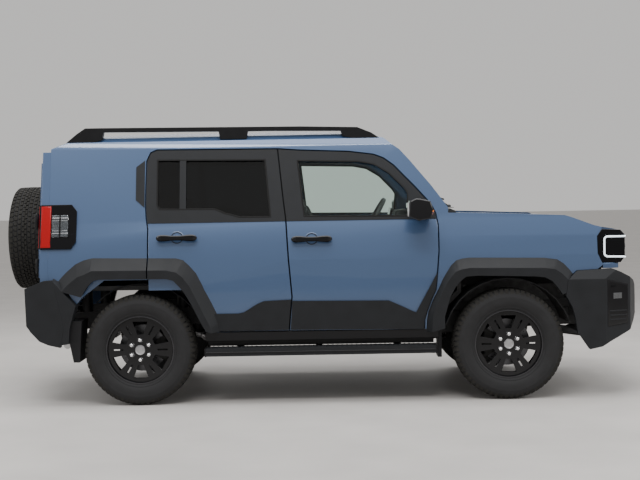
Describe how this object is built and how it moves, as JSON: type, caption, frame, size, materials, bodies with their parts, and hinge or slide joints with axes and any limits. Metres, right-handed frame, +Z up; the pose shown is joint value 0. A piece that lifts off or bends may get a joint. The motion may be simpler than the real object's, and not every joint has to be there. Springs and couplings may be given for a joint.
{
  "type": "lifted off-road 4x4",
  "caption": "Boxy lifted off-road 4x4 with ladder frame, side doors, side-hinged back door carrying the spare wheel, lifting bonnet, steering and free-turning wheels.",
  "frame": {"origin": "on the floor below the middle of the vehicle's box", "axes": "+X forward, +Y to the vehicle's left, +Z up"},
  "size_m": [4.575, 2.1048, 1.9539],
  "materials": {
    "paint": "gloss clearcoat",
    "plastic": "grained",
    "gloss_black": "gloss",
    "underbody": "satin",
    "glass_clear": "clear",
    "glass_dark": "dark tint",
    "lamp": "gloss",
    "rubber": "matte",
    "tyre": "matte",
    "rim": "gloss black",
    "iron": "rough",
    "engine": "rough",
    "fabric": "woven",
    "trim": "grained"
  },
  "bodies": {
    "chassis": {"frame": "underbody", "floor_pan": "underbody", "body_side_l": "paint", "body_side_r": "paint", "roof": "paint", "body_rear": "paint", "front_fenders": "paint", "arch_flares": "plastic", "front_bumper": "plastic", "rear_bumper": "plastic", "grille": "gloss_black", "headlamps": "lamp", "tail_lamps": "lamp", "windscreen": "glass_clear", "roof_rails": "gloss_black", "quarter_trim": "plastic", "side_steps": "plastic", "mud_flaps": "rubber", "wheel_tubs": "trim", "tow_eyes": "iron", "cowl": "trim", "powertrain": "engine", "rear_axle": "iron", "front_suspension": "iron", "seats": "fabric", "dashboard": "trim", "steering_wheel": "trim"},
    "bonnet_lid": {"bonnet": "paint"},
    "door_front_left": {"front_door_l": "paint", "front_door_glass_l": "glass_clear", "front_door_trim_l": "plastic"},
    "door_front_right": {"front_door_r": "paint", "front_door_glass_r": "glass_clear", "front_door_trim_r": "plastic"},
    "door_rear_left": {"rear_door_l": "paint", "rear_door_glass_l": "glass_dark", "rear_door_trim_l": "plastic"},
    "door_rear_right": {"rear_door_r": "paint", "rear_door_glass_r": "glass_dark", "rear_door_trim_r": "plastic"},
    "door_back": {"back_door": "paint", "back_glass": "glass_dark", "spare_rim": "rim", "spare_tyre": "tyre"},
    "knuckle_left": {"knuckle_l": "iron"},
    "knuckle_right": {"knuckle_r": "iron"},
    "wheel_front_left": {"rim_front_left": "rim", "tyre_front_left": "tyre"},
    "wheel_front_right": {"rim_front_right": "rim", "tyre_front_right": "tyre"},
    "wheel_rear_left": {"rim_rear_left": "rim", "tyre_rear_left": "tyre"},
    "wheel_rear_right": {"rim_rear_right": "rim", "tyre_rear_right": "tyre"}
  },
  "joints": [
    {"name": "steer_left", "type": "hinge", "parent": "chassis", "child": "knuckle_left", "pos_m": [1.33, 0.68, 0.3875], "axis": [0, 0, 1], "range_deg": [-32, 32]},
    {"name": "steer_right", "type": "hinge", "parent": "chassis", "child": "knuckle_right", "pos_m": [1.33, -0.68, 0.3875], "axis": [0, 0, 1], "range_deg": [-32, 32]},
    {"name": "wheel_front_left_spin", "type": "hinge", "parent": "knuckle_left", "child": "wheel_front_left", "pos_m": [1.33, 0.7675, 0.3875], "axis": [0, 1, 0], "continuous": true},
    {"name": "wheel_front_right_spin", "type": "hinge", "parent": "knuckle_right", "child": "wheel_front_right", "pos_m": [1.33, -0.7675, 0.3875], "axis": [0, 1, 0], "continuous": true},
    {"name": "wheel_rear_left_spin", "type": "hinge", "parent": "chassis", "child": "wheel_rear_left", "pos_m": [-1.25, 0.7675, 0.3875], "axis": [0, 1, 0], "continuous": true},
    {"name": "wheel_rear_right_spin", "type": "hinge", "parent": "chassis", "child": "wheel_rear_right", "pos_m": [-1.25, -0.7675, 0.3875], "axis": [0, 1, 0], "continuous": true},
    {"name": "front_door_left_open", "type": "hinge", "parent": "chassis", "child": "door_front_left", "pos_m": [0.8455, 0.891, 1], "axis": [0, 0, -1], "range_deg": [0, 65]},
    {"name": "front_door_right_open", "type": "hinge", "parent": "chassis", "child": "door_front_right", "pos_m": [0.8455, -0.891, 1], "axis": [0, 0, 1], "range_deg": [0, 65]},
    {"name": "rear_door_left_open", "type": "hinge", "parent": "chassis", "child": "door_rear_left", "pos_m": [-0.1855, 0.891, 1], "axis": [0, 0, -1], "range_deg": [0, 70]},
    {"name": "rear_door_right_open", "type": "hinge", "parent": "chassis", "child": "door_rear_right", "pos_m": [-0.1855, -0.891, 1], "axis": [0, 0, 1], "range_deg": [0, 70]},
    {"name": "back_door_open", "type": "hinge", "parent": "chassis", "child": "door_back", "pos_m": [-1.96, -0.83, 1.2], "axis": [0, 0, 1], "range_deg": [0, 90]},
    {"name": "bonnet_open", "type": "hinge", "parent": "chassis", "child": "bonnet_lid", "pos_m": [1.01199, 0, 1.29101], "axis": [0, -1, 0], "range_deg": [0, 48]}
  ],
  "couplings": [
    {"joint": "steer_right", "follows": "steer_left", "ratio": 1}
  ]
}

::::::::

**The problem:**
All of the data needs to be reproduced exactly, with no line missing.

**Answer for the task:**
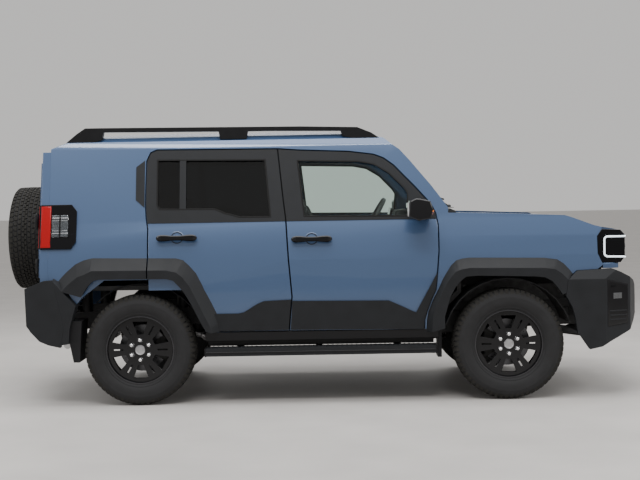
Describe how this object is built and how it moves, as JSON: type, caption, frame, size, materials, bodies with their parts, and hinge or slide joints with axes and any limits. Metres, right-handed frame, +Z up; the pose shown is joint value 0. A piece that lifts off or bends may get a joint. The motion may be simpler than the real object's, and not every joint has to be there. Springs and couplings may be given for a joint.
{
  "type": "lifted off-road 4x4",
  "caption": "Boxy lifted off-road 4x4 with ladder frame, side doors, side-hinged back door carrying the spare wheel, lifting bonnet, steering and free-turning wheels.",
  "frame": {"origin": "on the floor below the middle of the vehicle's box", "axes": "+X forward, +Y to the vehicle's left, +Z up"},
  "size_m": [4.575, 2.1048, 1.9539],
  "materials": {
    "paint": "gloss clearcoat",
    "plastic": "grained",
    "gloss_black": "gloss",
    "underbody": "satin",
    "glass_clear": "clear",
    "glass_dark": "dark tint",
    "lamp": "gloss",
    "rubber": "matte",
    "tyre": "matte",
    "rim": "gloss black",
    "iron": "rough",
    "engine": "rough",
    "fabric": "woven",
    "trim": "grained"
  },
  "bodies": {
    "chassis": {"frame": "underbody", "floor_pan": "underbody", "body_side_l": "paint", "body_side_r": "paint", "roof": "paint", "body_rear": "paint", "front_fenders": "paint", "arch_flares": "plastic", "front_bumper": "plastic", "rear_bumper": "plastic", "grille": "gloss_black", "headlamps": "lamp", "tail_lamps": "lamp", "windscreen": "glass_clear", "roof_rails": "gloss_black", "quarter_trim": "plastic", "side_steps": "plastic", "mud_flaps": "rubber", "wheel_tubs": "trim", "tow_eyes": "iron", "cowl": "trim", "powertrain": "engine", "rear_axle": "iron", "front_suspension": "iron", "seats": "fabric", "dashboard": "trim", "steering_wheel": "trim"},
    "bonnet_lid": {"bonnet": "paint"},
    "door_front_left": {"front_door_l": "paint", "front_door_glass_l": "glass_clear", "front_door_trim_l": "plastic"},
    "door_front_right": {"front_door_r": "paint", "front_door_glass_r": "glass_clear", "front_door_trim_r": "plastic"},
    "door_rear_left": {"rear_door_l": "paint", "rear_door_glass_l": "glass_dark", "rear_door_trim_l": "plastic"},
    "door_rear_right": {"rear_door_r": "paint", "rear_door_glass_r": "glass_dark", "rear_door_trim_r": "plastic"},
    "door_back": {"back_door": "paint", "back_glass": "glass_dark", "spare_rim": "rim", "spare_tyre": "tyre"},
    "knuckle_left": {"knuckle_l": "iron"},
    "knuckle_right": {"knuckle_r": "iron"},
    "wheel_front_left": {"rim_front_left": "rim", "tyre_front_left": "tyre"},
    "wheel_front_right": {"rim_front_right": "rim", "tyre_front_right": "tyre"},
    "wheel_rear_left": {"rim_rear_left": "rim", "tyre_rear_left": "tyre"},
    "wheel_rear_right": {"rim_rear_right": "rim", "tyre_rear_right": "tyre"}
  },
  "joints": [
    {"name": "steer_left", "type": "hinge", "parent": "chassis", "child": "knuckle_left", "pos_m": [1.33, 0.68, 0.3875], "axis": [0, 0, 1], "range_deg": [-32, 32]},
    {"name": "steer_right", "type": "hinge", "parent": "chassis", "child": "knuckle_right", "pos_m": [1.33, -0.68, 0.3875], "axis": [0, 0, 1], "range_deg": [-32, 32]},
    {"name": "wheel_front_left_spin", "type": "hinge", "parent": "knuckle_left", "child": "wheel_front_left", "pos_m": [1.33, 0.7675, 0.3875], "axis": [0, 1, 0], "continuous": true},
    {"name": "wheel_front_right_spin", "type": "hinge", "parent": "knuckle_right", "child": "wheel_front_right", "pos_m": [1.33, -0.7675, 0.3875], "axis": [0, 1, 0], "continuous": true},
    {"name": "wheel_rear_left_spin", "type": "hinge", "parent": "chassis", "child": "wheel_rear_left", "pos_m": [-1.25, 0.7675, 0.3875], "axis": [0, 1, 0], "continuous": true},
    {"name": "wheel_rear_right_spin", "type": "hinge", "parent": "chassis", "child": "wheel_rear_right", "pos_m": [-1.25, -0.7675, 0.3875], "axis": [0, 1, 0], "continuous": true},
    {"name": "front_door_left_open", "type": "hinge", "parent": "chassis", "child": "door_front_left", "pos_m": [0.8455, 0.891, 1], "axis": [0, 0, -1], "range_deg": [0, 65]},
    {"name": "front_door_right_open", "type": "hinge", "parent": "chassis", "child": "door_front_right", "pos_m": [0.8455, -0.891, 1], "axis": [0, 0, 1], "range_deg": [0, 65]},
    {"name": "rear_door_left_open", "type": "hinge", "parent": "chassis", "child": "door_rear_left", "pos_m": [-0.1855, 0.891, 1], "axis": [0, 0, -1], "range_deg": [0, 70]},
    {"name": "rear_door_right_open", "type": "hinge", "parent": "chassis", "child": "door_rear_right", "pos_m": [-0.1855, -0.891, 1], "axis": [0, 0, 1], "range_deg": [0, 70]},
    {"name": "back_door_open", "type": "hinge", "parent": "chassis", "child": "door_back", "pos_m": [-1.96, -0.83, 1.2], "axis": [0, 0, 1], "range_deg": [0, 90]},
    {"name": "bonnet_open", "type": "hinge", "parent": "chassis", "child": "bonnet_lid", "pos_m": [1.01199, 0, 1.29101], "axis": [0, -1, 0], "range_deg": [0, 48]}
  ],
  "couplings": [
    {"joint": "steer_right", "follows": "steer_left", "ratio": 1}
  ]
}